Thanks for leaving comments and words of encouragement!
Well, pod-mounted rockets would make more sense anyway; who in their right mind exposes high-explosive warheads to the heat of atmospheric entry?
I find this whole " I want to get it done but I don't want to get it done " thing to be a natural part of the creative process, so don't worry about it. Sooner or later the urge to create overcomes the shackles we hold ourselves back with, and amazing stuff happens. Until we'd rather stare into empty space again.
Oh, and about the undercarriage: Imagine if you had to also make it functional; able to collapse and extend to travel and landing positions, all the while conforming to a videogame's arbitrary rules (ex; "You see player, you might not think these parts collide mid-movement, but my code tells me to get them stuck half-open anyway.") That's what I was having fun with.
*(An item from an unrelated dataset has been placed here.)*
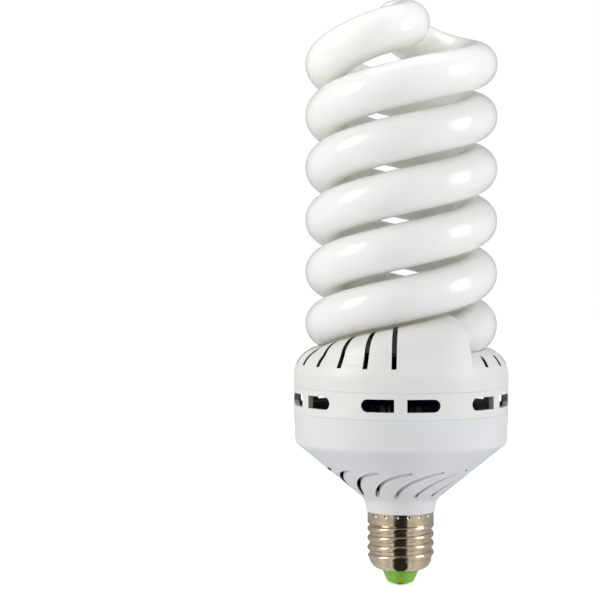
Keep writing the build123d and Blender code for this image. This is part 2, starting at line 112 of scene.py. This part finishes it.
paper = bpy.data.materials.new("white_paper")
paper.use_nodes = True
paper_nodes, paper_links = paper.node_tree.nodes, paper.node_tree.links
paper_shader = paper_nodes["Principled BSDF"]
paper_shader.inputs["Roughness"].default_value = 0.9
paper_shader.inputs["Base Color"].default_value = (0.79, 0.8, 0.84, 1)
paper_path = paper_nodes.new("ShaderNodeLightPath")
paper_place = paper_nodes.new("ShaderNodeTexCoord")
paper_glow = paper_nodes.new("ShaderNodeEmission")
paper_level = paper_nodes.new("ShaderNodeMath")
paper_level.operation = "MULTIPLY"
paper_level.inputs[1].default_value = paper_glow_level
paper_seen = paper_nodes.new("ShaderNodeAddShader")
paper_mirrored = paper_nodes.new("ShaderNodeEmission")
paper_mirrored.inputs["Strength"].default_value = mirrored_level
paper_pick = paper_nodes.new("ShaderNodeMixShader")
around = mirrored_ring(paper_nodes, paper_links, paper_place.outputs["Object"])
paper_links.new(around, paper_mirrored.inputs["Color"])
paper_links.new(paper_path.outputs["Is Camera Ray"], paper_level.inputs[0])
paper_links.new(paper_level.outputs[0], paper_glow.inputs["Strength"])
paper_links.new(paper_shader.outputs[0], paper_seen.inputs[0])
paper_links.new(paper_glow.outputs[0], paper_seen.inputs[1])
paper_links.new(paper_path.outputs["Is Glossy Ray"], paper_pick.inputs["Fac"])
paper_links.new(paper_seen.outputs[0], paper_pick.inputs[1])
paper_links.new(paper_mirrored.outputs[0], paper_pick.inputs[2])
paper_links.new(paper_pick.outputs[0], paper_nodes["Material Output"].inputs["Surface"])
table_data.materials.append(paper)

# The daylight is a dim white all round, and what the lens sees of it is plain white.
daylight = bpy.data.worlds.new("daylight")
scene.world = daylight
daylight.use_nodes = True
sky_nodes, sky_links = daylight.node_tree.nodes, daylight.node_tree.links
sky_nodes.clear()
sky_out = sky_nodes.new("ShaderNodeOutputWorld")
sky_dim = sky_nodes.new("ShaderNodeBackground")
sky_dim.inputs["Color"].default_value = (0.985, 0.99, 1.0, 1)
sky_dim.inputs["Strength"].default_value = 0.61
sky_seen = sky_nodes.new("ShaderNodeBackground")
sky_seen.inputs["Color"].default_value = (1, 1, 1, 1)
sky_mirrored = sky_nodes.new("ShaderNodeBackground")
sky_mirrored.inputs["Strength"].default_value = mirrored_level
sky_path = sky_nodes.new("ShaderNodeLightPath")
sky_place = sky_nodes.new("ShaderNodeTexCoord")
around = mirrored_ring(sky_nodes, sky_links, sky_place.outputs["Generated"])
sky_links.new(around, sky_mirrored.inputs["Color"])
pick_mirrored = sky_nodes.new("ShaderNodeMixShader")
pick_seen = sky_nodes.new("ShaderNodeMixShader")
sky_links.new(sky_path.outputs["Is Glossy Ray"], pick_mirrored.inputs["Fac"])
sky_links.new(sky_dim.outputs[0], pick_mirrored.inputs[1])
sky_links.new(sky_mirrored.outputs[0], pick_mirrored.inputs[2])
sky_links.new(sky_path.outputs["Is Camera Ray"], pick_seen.inputs["Fac"])
sky_links.new(pick_mirrored.outputs[0], pick_seen.inputs[1])
sky_links.new(sky_seen.outputs[0], pick_seen.inputs[2])
sky_links.new(pick_seen.outputs[0], sky_out.inputs["Surface"])


def soft_lamp(name, place, aim, side, watts, tint):
    data = bpy.data.lights.new(name, "AREA")
    data.shape = "RECTANGLE"
    data.size, data.size_y = side
    data.energy = watts
    data.color = tint
    lamp = bpy.data.objects.new(name, data)
    lamp.location = place
    lamp.rotation_euler = (Vector(aim) - Vector(place)).to_track_quat("-Z", "Y").to_euler()
    scene.collection.objects.link(lamp)


soft_lamp("left_softbox", (-0.98, -0.42, 0.55), (0, 0, 0.13), (0.5, 0.7), 5.5, (1, 0.985, 0.95))
soft_lamp("right_softbox", (0.98, -0.30, 0.40), (0, 0, 0.12), (0.5, 0.7), 4.3, (0.98, 0.99, 1))
soft_lamp("top_softbox", (-0.1, 0.15, 1.0), (0, 0, 0.13), (0.6, 0.6), 2.6, (1, 1, 0.99))

lens = bpy.data.cameras.new("photo_camera")
lens.lens = 105.5
lens.sensor_width = 36
camera = bpy.data.objects.new("photo_camera", lens)
camera.location = (0, -0.69, 0.129)
camera_aim = Vector((-0.0396, 0, 0.1113))
camera.rotation_euler = (camera_aim - camera.location).to_track_quat("-Z", "Y").to_euler()
scene.collection.objects.link(camera)
scene.camera = camera


# Glass tube. Two strands of opal glass wound side by side up the axis and joined by an S-shaped
# bridge: one sealed tube, drawn and bent hot round a mandrel, coated with phosphor inside and
# bare outside. Its two ends are pushed up to their middles into the cover's hoods.

glass_r = 0.0086
coil_r = 0.02885
coil_rise = 0.0406
coil_start_z = 0.1019
coil_turns = 2.5
end_turn = radians(-86)
glass_sides = 48
turn_step = radians(3)
wide_turn_r = 0.0200
tight_bend_r = 0.0125
bridge_steps = 60
bridge_climb = (0, 1.3, 2.8, 4.8, 7.0, 9.1, 11.0, 12.7, 14.3, 15.8, 16.8)
bridge_fall = (16.8, 16.9, 15.8, 13.6, 10.8, 8.0, 5.6, 3.8, 2.45, 1.22, 0)
slope_reach = 0.004
weld_reach = 1.8e-4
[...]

Now they work but look wrong. Rebuilding time!
I see that you get me! But enough is enough - no more staring into empty space!
Don't get me started on making it functional. I spent probably too much time inspecting photos of the undercarriage I found online and can't figure out how it's supposed to retract into the housing. I thought I knew, but yesterday I realised that the part I thought made it more or less feasible is in the wrong place; I'll just do my best to make it sturdy enough to support the model and look like the solution on the original (which is a bit tough due to structural differences between the papercraft template I've used and the original kit) and won't bother with it any more. I. WILL. NOT. BOTHER. WITH. IT. I need to tell this myself to make it real.
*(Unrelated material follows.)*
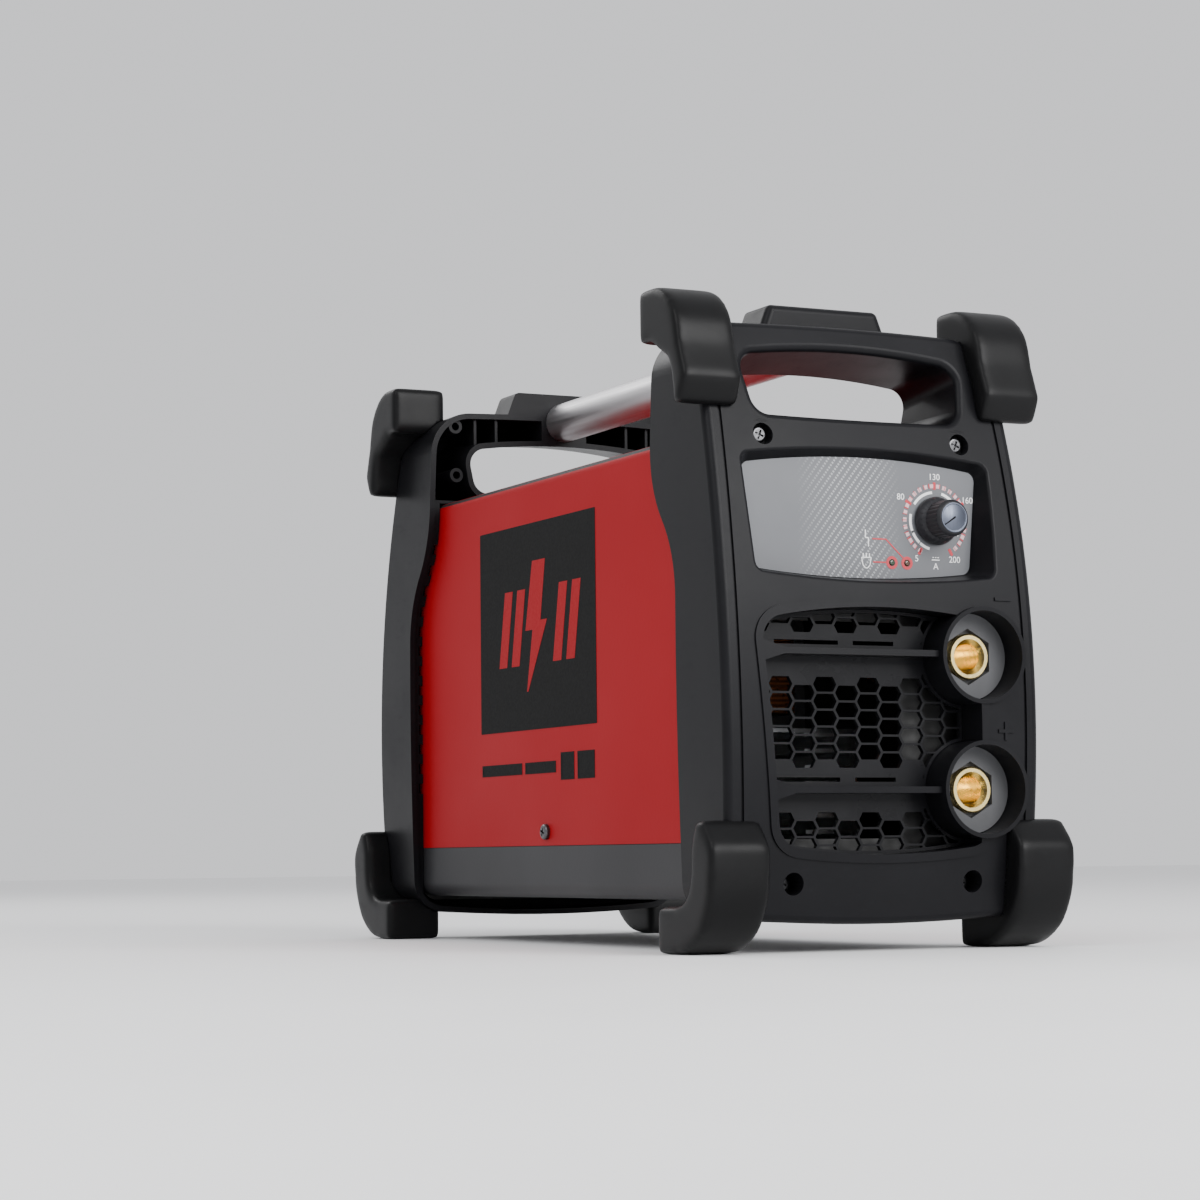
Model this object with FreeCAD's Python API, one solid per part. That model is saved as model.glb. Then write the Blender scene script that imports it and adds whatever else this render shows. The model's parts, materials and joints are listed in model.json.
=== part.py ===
import FreeCAD, Part
import math
import os

# Inverter stick welder, in millimetres.
# X is across the width, with the right hand side of the control panel at +X.
# Y runs from the front, at -Y, to the back.  Z is up, and the bumpers stand on Z = 0.
# The origin is on the floor under the middle of the machine.

os.makedirs("parts", exist_ok=True)
vec = FreeCAD.Vector

# ---------------------------------------------------------------- driving sizes
# overall
half_length = 212.0        # middle of the machine to the foremost point of an end frame
half_width = 84.5          # end frame, at its widest
frame_low = 12.5           # underside of an end frame
frame_top = 295.5          # top of the arch of an end frame
overall_height = 310.0     # top of the upper bumpers
bumper_out = 13.0          # how far the bumpers stand out beyond the sides of a frame

# end frames
face_radius = 556.0        # side view of the bowed face
bow_height = 103.0         # height of the foremost point of the bowed face
wall = 3.0
narrowing_low = 2.5        # the frame is this much narrower each side at its bottom
narrowing_top = 3.5
arch_rise = 2.0            # bow of the top edge
belly_drop = 4.0           # bow of the bottom edge
top_corner = 24.0
low_corner = 18.0
face_round = 4.0           # rounding of the front rim
window_round = 3.0         # rounding of the hand window's front edge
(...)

About the rockets being 'exposed', especially in the context you mentioned, that's also something that's hard to explain - I mean, they probably look cool, but it makes so much more sense to protect them, especially that the "tech" is there - most (I think apart from the Xiphhon and Storm Bird) space Marine flyers use rocket pods.
Cheers honoured battle-brother!
Welcome to this side of the 2020!
Happy to hear you're still going with this project. Definitely go for the HBs. Rockets can always be added later and it even fits the setting that old tech (and Thunderhawk is definitely that) gets built over with newer additions. Often not entirely proper or matching but who cares as long as they are properly blessed 
Cheers, my fellow countryman!
I might magnetise the rocket pods. The entire craft, with the numerous alterations, is heresy, but it makes sense considering the fluff for my Crusade, being stranded on a forge world and being forced to make do with limited resources.
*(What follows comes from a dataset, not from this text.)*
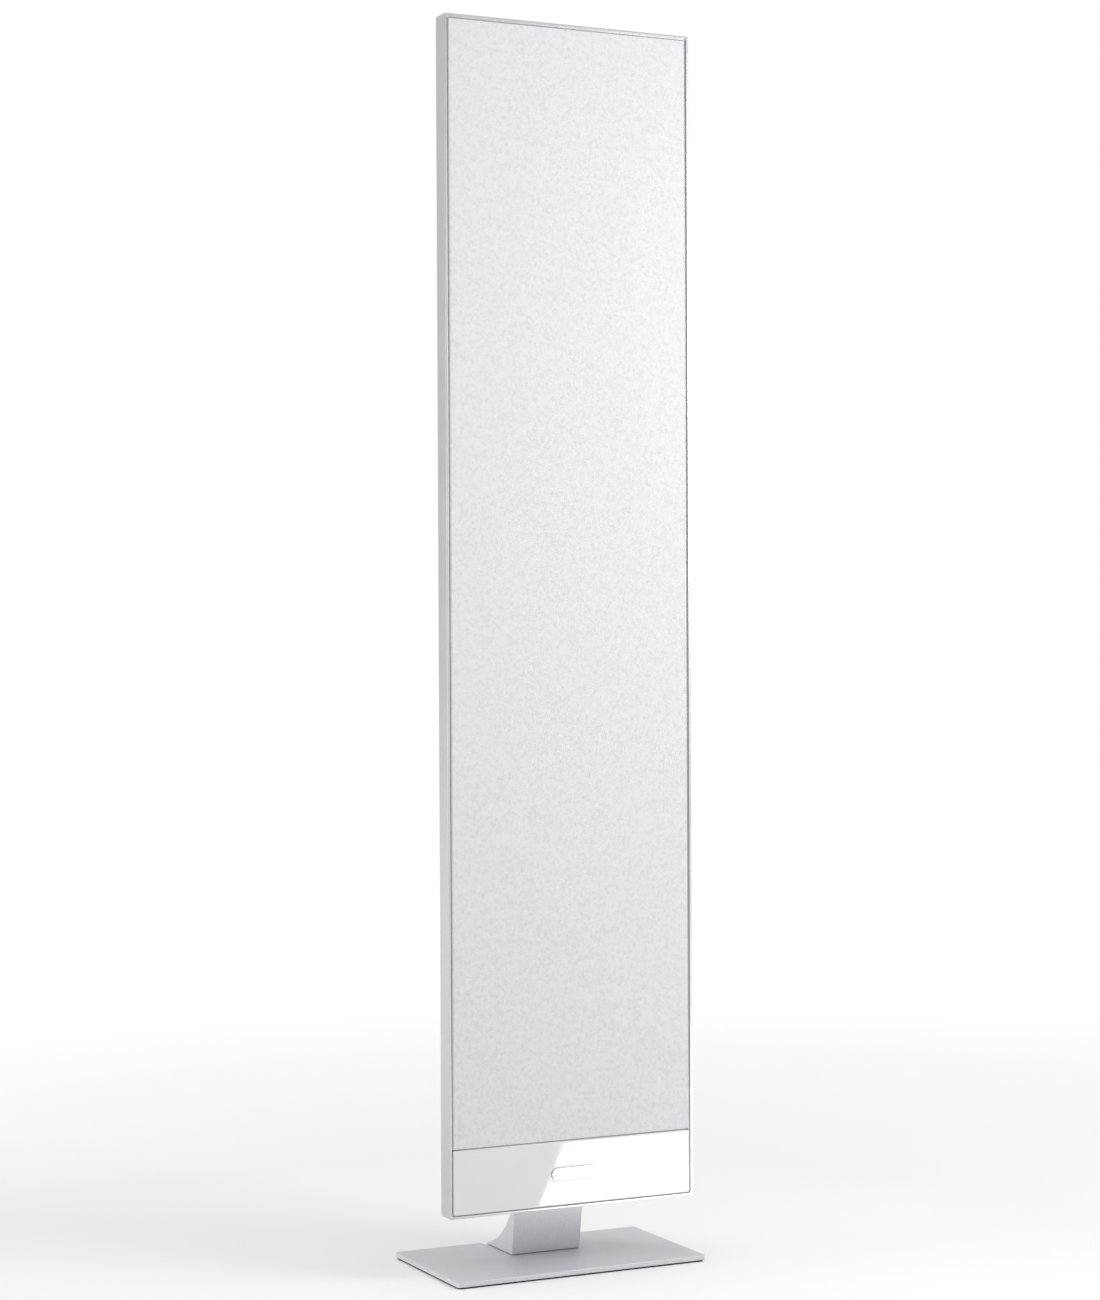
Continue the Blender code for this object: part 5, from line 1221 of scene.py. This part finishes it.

The thunderhawk project seems like a complicated and a long project, If you feel like painting something else for a while do that, a few weeks here and there doesn't matter the way I see it, this project is a once in a life time thing that few others on the planet can do and probably nobody else will do.
its better to spend a few weeks painting other sthings and recuperate yourself mentally than burning yourself out wih spending all your hobby time with cutting and gluing plasticard for this behemoth of a project.
You're right there! Who'd have thought that pursuing hobby goals involves so much planning, eh?
Painting is 'better' in the sense that it gives an almost instant sense of accomplishment. You can paint a model in 1-2 hours and see actual progress; with a project this big, it's not that simple. As I said, I might pick my brush up in the near future - right now I want to use the momentum to my advantage and do my best to get the Thunderhawk ready for priming.